DO THIS => Output the data below in full, byte for byte. Nothing may differ.

──────────

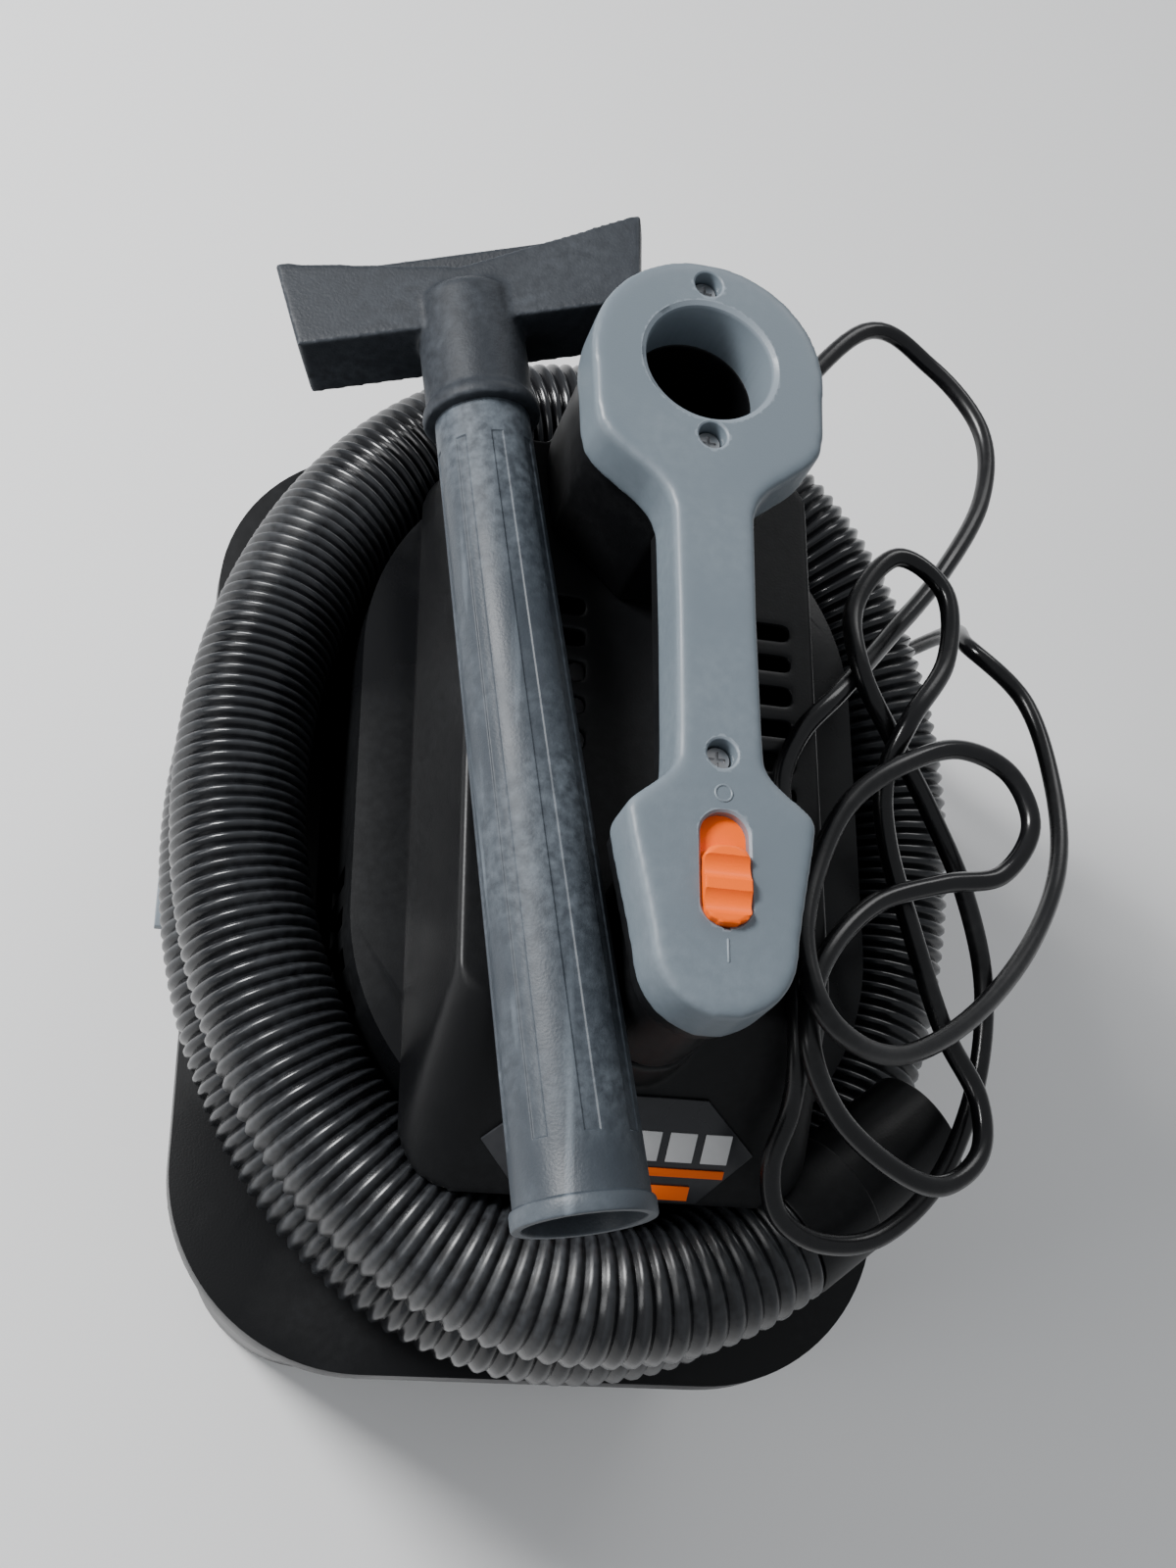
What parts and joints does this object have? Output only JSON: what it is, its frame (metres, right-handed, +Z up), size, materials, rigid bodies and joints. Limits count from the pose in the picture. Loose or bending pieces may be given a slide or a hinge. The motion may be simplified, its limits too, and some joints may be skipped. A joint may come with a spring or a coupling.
{
  "type": "shop vacuum",
  "caption": "Compact carry-type wet and dry shop vacuum with a ring-ended top handle, slide switch, corrugated hose wound round the head, tapered wand, wide nozzle and power cord.",
  "frame": {"origin": "centre of the tank's footprint on the floor", "axes": "+Z up, the front of the vacuum (switch end of the handle) looks along -Y, +X to its left-hand side seen from behind the front"},
  "size_m": [0.3896, 0.5809, 0.4337],
  "materials": {
    "black_plastic": "fine moulded texture, satin",
    "grey_plastic": "soft-touch satin",
    "orange_plastic": "satin",
    "tool_plastic": "worn, grained",
    "hose_plastic": "semi-gloss corrugated",
    "rubber": "matte",
    "cord_jacket": "glossy vinyl jacket",
    "steel": "zinc plated",
    "blade_metal": "plain",
    "cast_metal": "as cast",
    "winding": "enamelled copper",
    "carbon": "matte",
    "foam": "open-cell foam",
    "filter_paper": "pleated paper",
    "white_plastic": "smooth",
    "badge_plastic": "printed film"
  },
  "bodies": {
    "tank": {"tank": "black_plastic", "tank_feet": "rubber"},
    "rotor": {"motor_shaft": "steel", "armature": "winding", "impeller": "cast_metal", "fan_nut": "steel"},
    "float": {"float_ball": "white_plastic"},
    "filter_nut": {"filter_nut": "orange_plastic"},
    "switch_button": {"switch_button": "orange_plastic"},
    "latch_left": {"latch_left": "grey_plastic"},
    "latch_right": {"latch_right": "grey_plastic"},
    "wand": {"wand": "tool_plastic"},
    "nozzle": {"nozzle": "tool_plastic"},
    "head": {"lid": "black_plastic", "lid_gasket": "rubber", "deck": "black_plastic", "motor_cover": "black_plastic", "cover_screws": "steel", "handle_base": "black_plastic", "grip_underside": "black_plastic", "handle_pillar": "black_plastic", "handle_top": "grey_plastic", "handle_screws": "steel", "switch_body": "carbon", "impeller_housing": "cast_metal", "motor_can": "cast_metal", "field_winding": "winding", "carbon_brushes": "carbon", "bearing_lower": "steel", "bearing_upper": "steel", "sound_foam": "foam", "filter_cage": "black_plastic", "filter": "filter_paper", "filter_retainer": "black_plastic", "inlet_port": "black_plastic", "inlet_deflector": "black_plastic", "front_badge": "badge_plastic", "badge_stripe": "orange_plastic", "latch_pins": "steel", "hose_cuff_inlet": "black_plastic", "hose": "hose_plastic", "hose_cuff_free": "black_plastic", "strain_relief": "cord_jacket", "power_cord": "cord_jacket", "cord_coil": "cord_jacket", "plug_body": "cord_jacket", "plug_blades": "blade_metal"}
  },
  "joints": [
    {"name": "head_lift", "type": "slide", "parent": "tank", "child": "head", "axis": [0, 0, 1], "range_m": [0, 0.2]},
    {"name": "fan_spin", "type": "hinge", "parent": "head", "child": "rotor", "pos_m": [0, 0, 0.24], "axis": [0, 0, 1], "continuous": true},
    {"name": "float_rise", "type": "slide", "parent": "head", "child": "float", "axis": [0, 0, 1], "range_m": [0, 0.05]},
    {"name": "filter_nut_turn", "type": "hinge", "parent": "head", "child": "filter_nut", "pos_m": [0, 0, 0.06], "axis": [0, 0, 1], "continuous": true},
    {"name": "switch_slide", "type": "slide", "parent": "head", "child": "switch_button", "axis": [0, 1, 0], "range_m": [0, 0.008]},
    {"name": "latch_left_swing", "type": "hinge", "parent": "head", "child": "latch_left", "pos_m": [-0.158, 0, 0.172], "axis": [0, 1, 0], "range_deg": [0, 60]},
    {"name": "latch_right_swing", "type": "hinge", "parent": "head", "child": "latch_right", "pos_m": [0.158, 0, 0.172], "axis": [0, -1, 0], "range_deg": [0, 60]},
    {"name": "wand_lift", "type": "slide", "parent": "head", "child": "wand", "axis": [-0.342, 0, 0.9397], "range_m": [0, 0.15]},
    {"name": "nozzle_pull", "type": "slide", "parent": "wand", "child": "nozzle", "axis": [-0.135, 0.9908, 0], "range_m": [0, 0.06]}
  ]
}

──────────

SOLUTION FOR THIS TASK =>
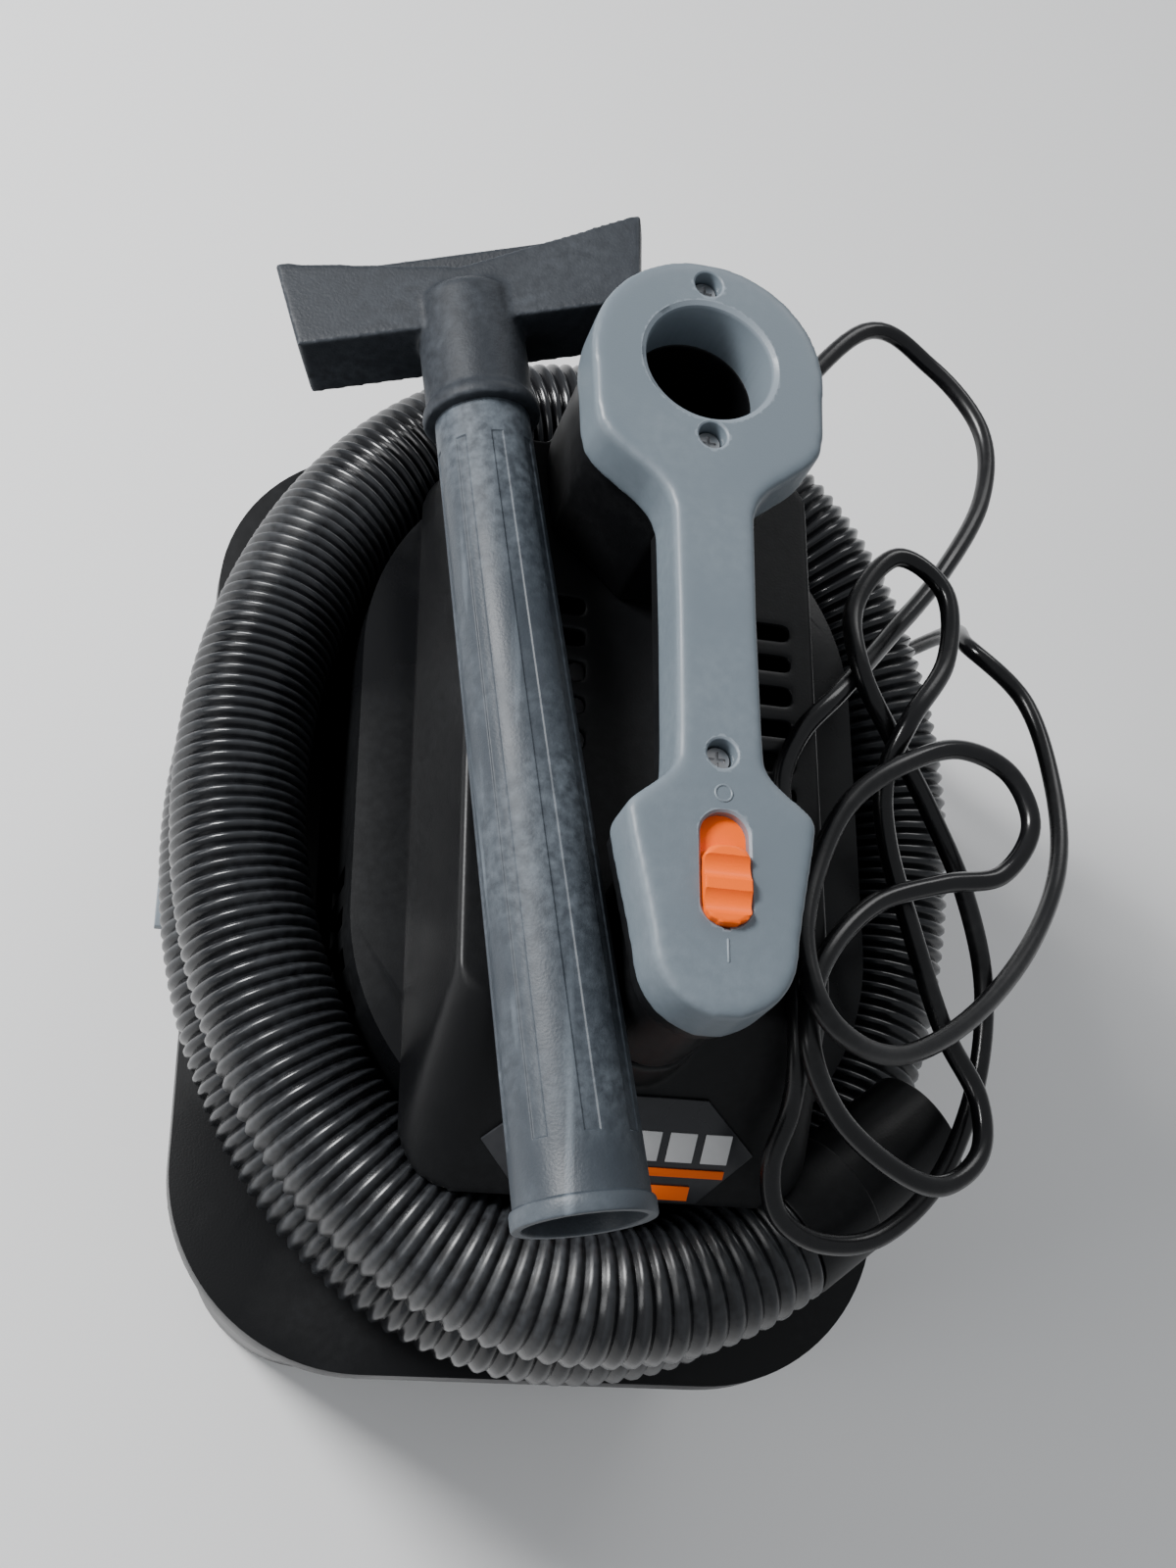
What parts and joints does this object have? Output only JSON: what it is, its frame (metres, right-handed, +Z up), size, materials, rigid bodies and joints. Limits count from the pose in the picture. Loose or bending pieces may be given a slide or a hinge. The motion may be simplified, its limits too, and some joints may be skipped. A joint may come with a spring or a coupling.
{
  "type": "shop vacuum",
  "caption": "Compact carry-type wet and dry shop vacuum with a ring-ended top handle, slide switch, corrugated hose wound round the head, tapered wand, wide nozzle and power cord.",
  "frame": {"origin": "centre of the tank's footprint on the floor", "axes": "+Z up, the front of the vacuum (switch end of the handle) looks along -Y, +X to its left-hand side seen from behind the front"},
  "size_m": [0.3896, 0.5809, 0.4337],
  "materials": {
    "black_plastic": "fine moulded texture, satin",
    "grey_plastic": "soft-touch satin",
    "orange_plastic": "satin",
    "tool_plastic": "worn, grained",
    "hose_plastic": "semi-gloss corrugated",
    "rubber": "matte",
    "cord_jacket": "glossy vinyl jacket",
    "steel": "zinc plated",
    "blade_metal": "plain",
    "cast_metal": "as cast",
    "winding": "enamelled copper",
    "carbon": "matte",
    "foam": "open-cell foam",
    "filter_paper": "pleated paper",
    "white_plastic": "smooth",
    "badge_plastic": "printed film"
  },
  "bodies": {
    "tank": {"tank": "black_plastic", "tank_feet": "rubber"},
    "rotor": {"motor_shaft": "steel", "armature": "winding", "impeller": "cast_metal", "fan_nut": "steel"},
    "float": {"float_ball": "white_plastic"},
    "filter_nut": {"filter_nut": "orange_plastic"},
    "switch_button": {"switch_button": "orange_plastic"},
    "latch_left": {"latch_left": "grey_plastic"},
    "latch_right": {"latch_right": "grey_plastic"},
    "wand": {"wand": "tool_plastic"},
    "nozzle": {"nozzle": "tool_plastic"},
    "head": {"lid": "black_plastic", "lid_gasket": "rubber", "deck": "black_plastic", "motor_cover": "black_plastic", "cover_screws": "steel", "handle_base": "black_plastic", "grip_underside": "black_plastic", "handle_pillar": "black_plastic", "handle_top": "grey_plastic", "handle_screws": "steel", "switch_body": "carbon", "impeller_housing": "cast_metal", "motor_can": "cast_metal", "field_winding": "winding", "carbon_brushes": "carbon", "bearing_lower": "steel", "bearing_upper": "steel", "sound_foam": "foam", "filter_cage": "black_plastic", "filter": "filter_paper", "filter_retainer": "black_plastic", "inlet_port": "black_plastic", "inlet_deflector": "black_plastic", "front_badge": "badge_plastic", "badge_stripe": "orange_plastic", "latch_pins": "steel", "hose_cuff_inlet": "black_plastic", "hose": "hose_plastic", "hose_cuff_free": "black_plastic", "strain_relief": "cord_jacket", "power_cord": "cord_jacket", "cord_coil": "cord_jacket", "plug_body": "cord_jacket", "plug_blades": "blade_metal"}
  },
  "joints": [
    {"name": "head_lift", "type": "slide", "parent": "tank", "child": "head", "axis": [0, 0, 1], "range_m": [0, 0.2]},
    {"name": "fan_spin", "type": "hinge", "parent": "head", "child": "rotor", "pos_m": [0, 0, 0.24], "axis": [0, 0, 1], "continuous": true},
    {"name": "float_rise", "type": "slide", "parent": "head", "child": "float", "axis": [0, 0, 1], "range_m": [0, 0.05]},
    {"name": "filter_nut_turn", "type": "hinge", "parent": "head", "child": "filter_nut", "pos_m": [0, 0, 0.06], "axis": [0, 0, 1], "continuous": true},
    {"name": "switch_slide", "type": "slide", "parent": "head", "child": "switch_button", "axis": [0, 1, 0], "range_m": [0, 0.008]},
    {"name": "latch_left_swing", "type": "hinge", "parent": "head", "child": "latch_left", "pos_m": [-0.158, 0, 0.172], "axis": [0, 1, 0], "range_deg": [0, 60]},
    {"name": "latch_right_swing", "type": "hinge", "parent": "head", "child": "latch_right", "pos_m": [0.158, 0, 0.172], "axis": [0, -1, 0], "range_deg": [0, 60]},
    {"name": "wand_lift", "type": "slide", "parent": "head", "child": "wand", "axis": [-0.342, 0, 0.9397], "range_m": [0, 0.15]},
    {"name": "nozzle_pull", "type": "slide", "parent": "wand", "child": "nozzle", "axis": [-0.135, 0.9908, 0], "range_m": [0, 0.06]}
  ]
}